Other than the adverse publicity the department had suffered as a consequence of the criminal cases filed against 11 of its employees over the last 20 months, there was no indication that problems similar to the one dogging Penrod was bedeviling Hoops and had prompted his resignation.
Nevertheless, like Penrod before him, Hoops seemed intent on handpicking his replacement with a department loyalist.
McMahon, 48, grew up in the High Desert and graduated from Apple Valley High School in 1982. He began his law enforcement career with the San Bernardino County Sheriff’s Department in 1985, working patrol out of the Needles station.
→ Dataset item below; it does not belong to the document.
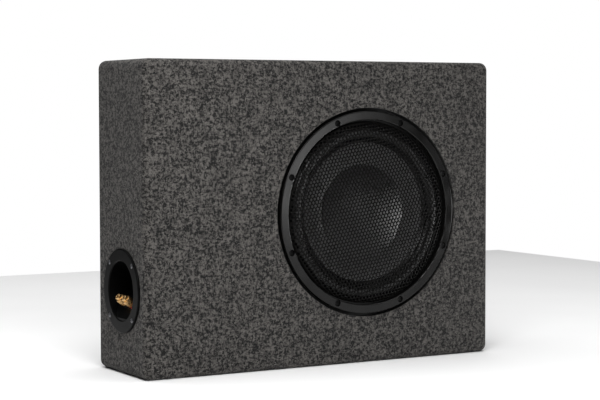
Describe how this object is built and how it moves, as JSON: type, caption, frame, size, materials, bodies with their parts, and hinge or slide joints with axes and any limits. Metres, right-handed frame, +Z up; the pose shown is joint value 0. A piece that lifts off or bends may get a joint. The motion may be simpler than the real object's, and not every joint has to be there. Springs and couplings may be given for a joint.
{
  "type": "car subwoofer",
  "caption": "Slim carpeted sealed-box car subwoofer with a perforated round grille in its front and a round terminal cup with binding posts in its side.",
  "frame": {"origin": "middle of the base, on the surface that the box stands on", "axes": "+X to the right seen from the front, the driver faces -Y, +Z up"},
  "size_m": [0.5293, 0.1482, 0.402],
  "materials": {
    "mdf": "raw MDF board",
    "carpet": "heather grey non-woven carpet",
    "zinc_steel": "zinc-plated steel",
    "black_steel": "black painted steel",
    "ring_plastic": "satin charcoal plastic",
    "grille_steel": "black powder-coated perforated steel",
    "foam_rubber": "closed-cell foam",
    "rubber": "moulded rubber",
    "cone_paper": "coated paper pulp",
    "former_aluminium": "anodised foil",
    "copper_wire": "enamelled copper",
    "spider_cloth": "resin-treated cloth",
    "ferrite": "sintered ferrite",
    "tinned_brass": "tinned brass",
    "gold_brass": "gold-plated brass",
    "cup_plastic": "black moulded ABS",
    "red_plastic": "red nylon",
    "black_plastic": "black nylon",
    "red_wire": "red PVC insulation",
    "black_wire": "black PVC insulation"
  },
  "bodies": {
    "box": {"front_baffle": "mdf", "back_panel": "mdf", "top_panel": "mdf", "bottom_panel": "mdf", "left_panel": "mdf", "right_panel": "mdf", "panel_screws": "zinc_steel", "carpet_wrap": "carpet", "carpet_back": "carpet", "carpet_base": "carpet", "driver_screws": "black_steel", "trim_ring": "ring_plastic", "grille_mesh": "grille_steel", "driver_gasket": "foam_rubber", "basket": "black_steel", "surround": "rubber", "spider": "spider_cloth", "top_plate": "zinc_steel", "magnet": "ferrite", "t_yoke": "zinc_steel", "plate_rivets": "zinc_steel", "tag_board": "cup_plastic", "driver_tags": "tinned_brass", "spade_connectors": "tinned_brass", "tinsel_leads": "copper_wire", "terminal_cup": "cup_plastic", "cup_screws": "zinc_steel", "solder_lugs": "tinned_brass", "post_nuts": "gold_brass", "lead_positive": "red_wire", "lead_negative": "black_wire", "stud_positive": "gold_brass", "stud_negative": "gold_brass", "bush_positive": "red_plastic", "bush_negative": "black_plastic"},
    "cone_assembly": {"cone": "cone_paper", "dust_cap": "cone_paper", "voice_coil_former": "former_aluminium", "voice_coil": "copper_wire"},
    "washer_positive": {"washer_positive": "gold_brass"},
    "knob_positive": {"knob_positive": "gold_brass"},
    "washer_negative": {"washer_negative": "gold_brass"},
    "knob_negative": {"knob_negative": "gold_brass"}
  },
  "joints": [
    {"name": "cone_slide", "type": "slide", "parent": "box", "child": "cone_assembly", "axis": [0, -1, 0], "range_m": [-0.006, 0.006], "stiffness_N_per_m": 5000, "deforming": ["surround", "spider", "tinsel_leads"]},
    {"name": "washer_lift_positive", "type": "slide", "parent": "box", "child": "washer_positive", "axis": [-0.7986, 0, 0.6018], "range_m": [0, 0.004]},
    {"name": "knob_turn_positive", "type": "hinge", "parent": "washer_positive", "child": "knob_positive", "pos_m": [-0.25819, -0.0148, 0.09502], "axis": [-0.7986, 0, 0.6018], "range_deg": [0, 1800]},
    {"name": "washer_lift_negative", "type": "slide", "parent": "box", "child": "washer_negative", "axis": [-0.7986, 0, 0.6018], "range_m": [0, 0.004]},
    {"name": "knob_turn_negative", "type": "hinge", "parent": "washer_negative", "child": "knob_negative", "pos_m": [-0.25819, 0.00425, 0.09502], "axis": [-0.7986, 0, 0.6018], "range_deg": [0, 1800]}
  ],
  "couplings": [
    {"joint": "washer_lift_positive", "follows": "knob_turn_positive", "m_per_rad": 0.00012732},
    {"joint": "washer_lift_negative", "follows": "knob_turn_negative", "m_per_rad": 0.00012732}
  ]
}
McMahon obtained an associate’s degree in police science from Victor Valley College and a bachelor’s degree in criminal justice management from Union University. He eventually returned to his hometown after he attained the rank of captain, serving as the station commander of the sheriff’s operation in Apple Valley from 2003 to 2007. He subsequently was a deputy chief with the department, overseeing desert patrol and the detentions and corrections bureau. He promoted to assistant sheriff two years ago.
With the choice of  McMahon, to oversee the department’s 3,700 personnel and $440 million budget, it appears that undersheriff Robert Fonzi may have been stepped over.
Paul Schrader, who ran against Hoops in 2010 and has announced he will again run for sheriff in 2014, said he hopes Hoops will rethink the wisdom of appointing a replacement from within the department and that the board of supervisors this time will not blindly comply with the departing sheriff’s wishes.
“I hope that he will abandon his request to appoint an incumbent to his office, which has been a very bad past practice,” Schrader said.